E se la Cina non ha mai «prevaricato popoli di altri Paesi e non lo faremo mai», allo stesso tempo non permetterà «a forze straniere di prevaricarci, opprimerci o soggiogarci». Chiunque osasse comunque provarci, «si troverà in rotta di collisione con una grande muraglia d’acciaio forgiata da oltre 1,4 miliardi di cinesi».
XI JINPING ha chiuso le celebrazioni del centenario del Partito comunista cinese parlando dal rostro di piazza Tianan’men a Pechino. Rispolverando la classica divisa maoista di colore grigio scuro che non indossava dal 1° ottobre 2019 (giorno delle celebrazioni per il 70esimo anniversario della Repubblica Popolare), Xi ha parlato per circa un’ora rivendicando con forza l’unicità del percorso cinese, indissolubilmente legato al partito. Quel partito nominato 102 volte durante il suo discorso e che ha saputo trasformarsi da una forza di protesta ai tempi della Repubblica di Cina alla mastodontica organizzazione di oggi, in grado di controllare (quasi) tutti i gangli dello stato, in un binomio tanto indissolubile da rendere ormai impossibile definire dove finisce il partito e dove inizia lo stato. Allo stesso modo diventa impossibile definire dove finisce, per Xi, il ruolo di segretario generale del partito stesso e quello di presidente della Repubblica Popolare. Tanto che non sarebbe più da escludere il ritorno della carica di presidente del partito (abbandonata dopo la morte di Mao Zedong) al prossimo congresso del 2022.
NEL SUO DISCORSO, Xi ha ribadito che il marxismo è «l’anima del partito», sostenendo che l’ascesa economica cinese dimostra che funziona ancora oggi. Il socialismo con caratteristiche cinesi è stato l’ingrediente vincente per raggiungere il risultato storico dell’eliminazione della povertà assoluta e della realizzazione di una «società moderatamente prospera» in tempo per il centenario.

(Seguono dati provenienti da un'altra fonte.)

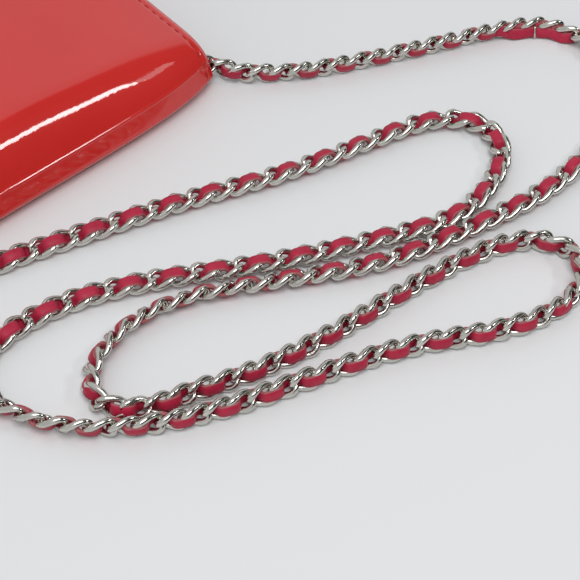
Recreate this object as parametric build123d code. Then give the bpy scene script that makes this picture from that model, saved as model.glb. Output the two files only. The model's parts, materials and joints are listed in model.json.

MA LO SGUARDO di Xi è rivolto anche e soprattutto al futuro. Nel suo discorso ha citato gli altri obiettivi previsti per il futuro, a partire da quello di realizzare una «società armoniosa» e un paese «socialista forte, civile, moderno e democratico». Sì, perché il Partito comunista non ha mai rinunciato a parlare di «democrazia», così come di «diritti umani». Ma intende i due concetti in maniera molto diversa dall’occidente. L’obiettivo della «società armoniosa» è da raggiungere entro il 2049, anno del secondo grande centenario, quello della Repubblica Popolare. A metà strada c’è il 2035, anno entro il quale Xi dovrà completare la sua eredità politica. Un’eredità che lui sogna possa essere il completamento di quella che Pechino definisce «riunificazione nazionale». Dopo aver prepensionato l’autonomia di Hong Kong, basata sul modello «un paese, due sistemi», nel mirino c’è Taiwan. Anche in tal senso va letto il discorso di Xi in riferimento alla necessità di modernizzazione delle forze armate.
Diversi anche i passaggi rivolti all’esterno. «Qualsiasi tentativo di dividere il partito dal popolo cinese è destinato a fallire», a ribadire che il Partito è il centro di tutto e che nessuno deve illudersi di avanzare l’idea di un cambio di sistema politico in Cina, ipotesi suggerita più volte nell’ultimo anno dagli Stati Uniti. Il messaggio, implicito, a Stati Uniti e occidente è chiaro: è il momento di smettere di illudersi che la Cina possa essere cambiata dall’esterno, o addirittura da esso modellata. Il percorso, ergo l’ascesa, della Repubblica Popolare è irriducibile, irreversibile e al centro di tutto c’è e ci sarà sempre lui: il partito.